Designing for the harder use case
A/B test: home screen
I tested with users across two age groups: adults 25–40 and adults 60+. The failure modes were different for each, which created a real product tension.
Younger users wanted density — more information, faster navigation, less hand-holding. Older users consistently needed larger targets, explicit labels, slower flows, and more confirmation steps before committing to an action.
Version A showed all today's medications in a list with checkboxes. Clean, information-dense, familiar from other apps. Version A looked better in a static screenshot.
Version B made the current dose dominant with a single confirmation action, upcoming doses shown smaller below. Version B performed better in every real-use metric — task completion speed, error rate, and confidence rating from older users.
Iaso is designed to not exclude the harder use case. Optimizing for the most demanding user makes the product better for everyone, without making it worse for anyone.
Designing for Month 6, not Month 1
Building this solo — designing and developing in parallel — changed how I make decisions. Every choice I made in Figma, I would have to implement in SwiftUI. That constraint made me more honest.
It's easy to design a beautiful multi-step confirmation flow; it's harder to build one that handles a blurry scan, an unrecognized drug name, or a notification that fires while Do Not Disturb is on. The edge cases are the product.

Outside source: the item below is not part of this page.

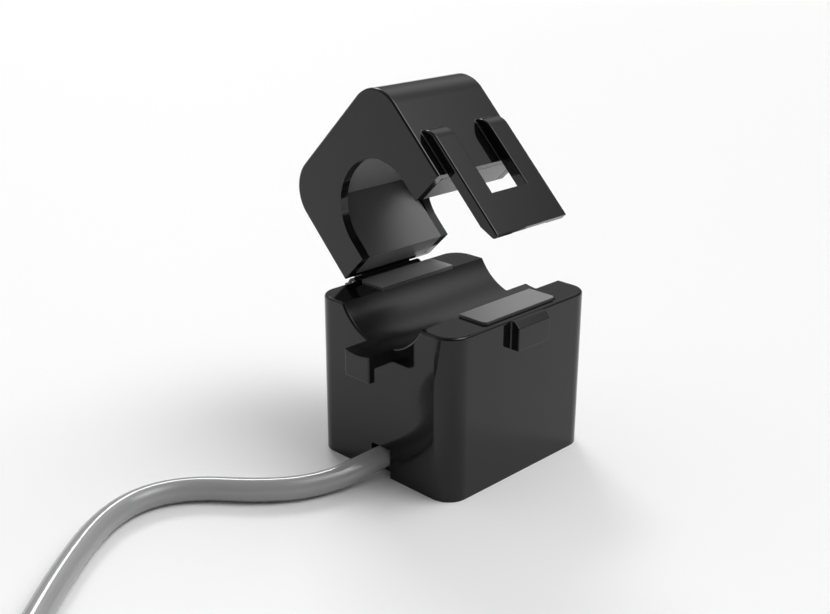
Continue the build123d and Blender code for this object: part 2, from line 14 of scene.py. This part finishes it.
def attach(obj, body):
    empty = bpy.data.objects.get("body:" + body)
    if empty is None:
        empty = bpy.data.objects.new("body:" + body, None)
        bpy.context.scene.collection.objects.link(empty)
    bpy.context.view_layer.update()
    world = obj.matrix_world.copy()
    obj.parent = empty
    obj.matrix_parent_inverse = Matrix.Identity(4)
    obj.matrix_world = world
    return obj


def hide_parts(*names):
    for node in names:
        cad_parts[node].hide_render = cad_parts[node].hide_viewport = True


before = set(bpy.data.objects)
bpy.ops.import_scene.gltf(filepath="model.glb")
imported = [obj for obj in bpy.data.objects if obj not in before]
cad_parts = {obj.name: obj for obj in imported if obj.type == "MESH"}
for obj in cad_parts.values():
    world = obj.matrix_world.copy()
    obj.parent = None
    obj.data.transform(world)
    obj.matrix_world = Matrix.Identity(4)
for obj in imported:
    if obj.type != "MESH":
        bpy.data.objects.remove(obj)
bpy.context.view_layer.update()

MM = 0.001

# %% [markdown]
# ## The camera
# The photograph was taken from the latch and lead side, about 20 degrees above the floor, with a
# lens of normal length. The place, the focal length and a roll of a sixth of a degree were solved
# from the base's edges. A camera could also be aimed with a Track To constraint, but a plain
# look-at rotation keeps the scene free of helpers and takes the roll as one more turn.

# %% Camera at the photograph's place
camera_data = bpy.data.cameras.new("photo_camera")
camera = bpy.data.objects.new("photo_camera", camera_data)
bpy.context.collection.objects.link(camera)
bpy.context.scene.camera = camera

camera_place = Vector((123.45, -133.03, 91.23)) * MM
camera_target = Vector((1.09, -10.01, 27.05)) * MM
camera.location = camera_place
camera_roll = Quaternion((0, 0, 1), radians(0.17))
aim = (camera_target - camera_place).to_track_quat("-Z", "Y")
camera.rotation_euler = (aim @ camera_roll).to_euler()
camera_data.sensor_width = 36.0
camera_data.sensor_fit = "HORIZONTAL"
camera_data.lens = 51.76
camera_data.clip_start = 0.005
print("camera", round((camera_target - camera_place).length, 4), "m from its target")

# %% [markdown]
# ## The lead
# The lead is a round two-core cable with a smooth grey jacket. It leaves a notch in the base,
# drops to the floor and swings away in two lazy bends. Its spare length is wound up outside the
# picture. A bevelled curve suits a cable: the section stays round along its whole length, and one
# spline carries it from the notch through the coil to the stripped end. All places are in
# millimetres.

# %% Points of the lead's route
LEAD_RADIUS = 1.85
NOTCH_HEIGHT = 3.0
route = [
    (0, -13.5, NOTCH_HEIGHT),
    (0, -17.6, NOTCH_HEIGHT),
    (-1.0, -25.9, LEAD_RADIUS),
    (-4.9, -34.2, LEAD_RADIUS),
    (-16.65, -43.8, LEAD_RADIUS),
    (-17.4, -55.35, LEAD_RADIUS),
    (-5.7, -70.9, LEAD_RADIUS),
    (9.0, -86.0, LEAD_RADIUS),
    (20.8, -104.0, LEAD_RADIUS),
    (20.8, -119.0, LEAD_RADIUS),
]
print("route", len(route), "points from the notch to the coil")

# %% [markdown]
# The coil has five and a half turns in two layers. Two turns run inwards on the floor. The third
# climbs over its neighbour: the nearer the two come, the higher it is pushed. The rest runs
# outwards on top. Sixteen points to a turn keep the spline round.

# %% Points of the coil
COIL_CENTRE = (-5.0, -135.0)
COIL_TURNS = 5.5
TURN_PITCH = 3.8
TURN_RADII = (25.8, 22.0, 18.2, 18.2, 22.0, 25.8, 25.8)  # where each turn begins
CLIMBING_TURN = 2
TOP_LAYER = LEAD_RADIUS + TURN_PITCH
POINTS_PER_TURN = 16
SPLINE_SHRINK = 0.75 + 0.25 * cos(2 * pi / POINTS_PER_TURN)  # the curve cuts inside its points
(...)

The research taught me something I didn't expect: the medication adherence problem isn't unsolved because nobody has tried. It's unsolved because most solutions optimize for the first 30 days. The app that gets downloaded is a different problem than the app that gets used a year later. I'm designing for the second one, which means the smart scan and GPS features aren't additions, they're the core argument for why Iaso still matters in Month 6 and beyond. The thing I haven't solved yet is the caregiver view. The caregiver is a whole other user in this system I've mostly ignored.
Both projects share the same insight: healthcare solutions fail when they solve a narrow technical problem while ignoring the broader human context. Atlas worked at the hardware and ecosystem level. Iaso brings the same holistic thinking to the software layer: same patient, different surface.